We pose the tough question
THE Sunday Post contacted Scotland’s six MEPs to ask if they would accept a “golden goodbye” in the event of their dismissal.
Ian Hudghton said that, because he and fellow SNP MEP Alyn Smith did not sign up to the new pay and conditions scheme introduced for European Parliamentarians in 2009, they would not get a transitional allowance payment.
Instead they will be entitled to the same resettlement grants given to departing UK MPs.
The remaining MEPs did not state whether they would take or turn down the payments.

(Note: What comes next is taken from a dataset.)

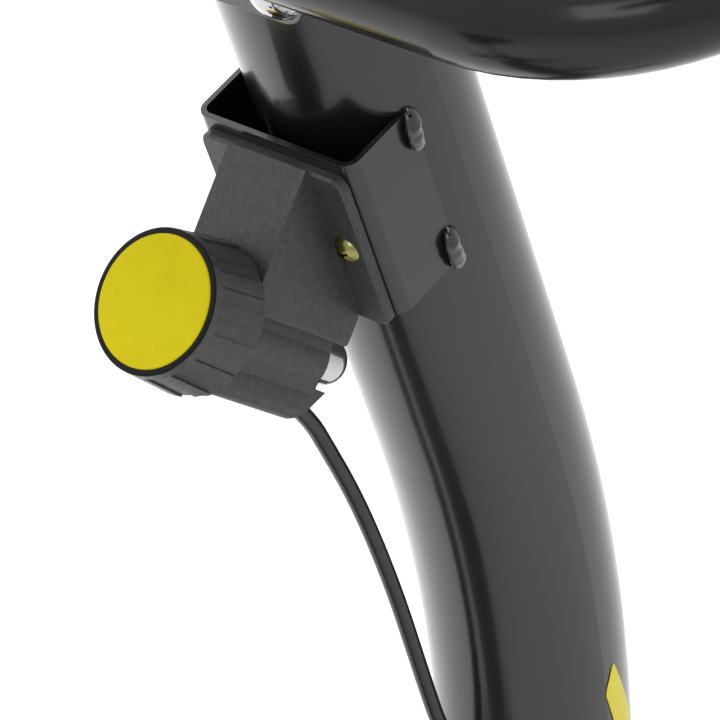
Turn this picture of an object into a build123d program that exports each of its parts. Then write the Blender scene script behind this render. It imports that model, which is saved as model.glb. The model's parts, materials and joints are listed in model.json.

Tory Ian Duncan said the question of redundancy payments for MEPs would be addressed at a later point, while David Coburn’s spokesman said “any talk of a resettlement payment from the EU” was “purely academic” until Article 50 of the Lisbon Treaty was activated.
Meanwhile, Labour’s Catherine Stihler simply said the payment would take the place of a redundancy package “to assist with the transition period into new employment”.
At the time of going to press, The Sunday Post had not received a response from David Martin despite several attempts to contact him.
A spokeswoman for the Parliament said transitional allowances and pensions for MEPs were applicable in “normal end of service circumstances”.
But she warned: “They are likely to be subject to negotiation – the amounts of potential entitlements that MEPs will be eligible to receive are impossible to predict at this stage.”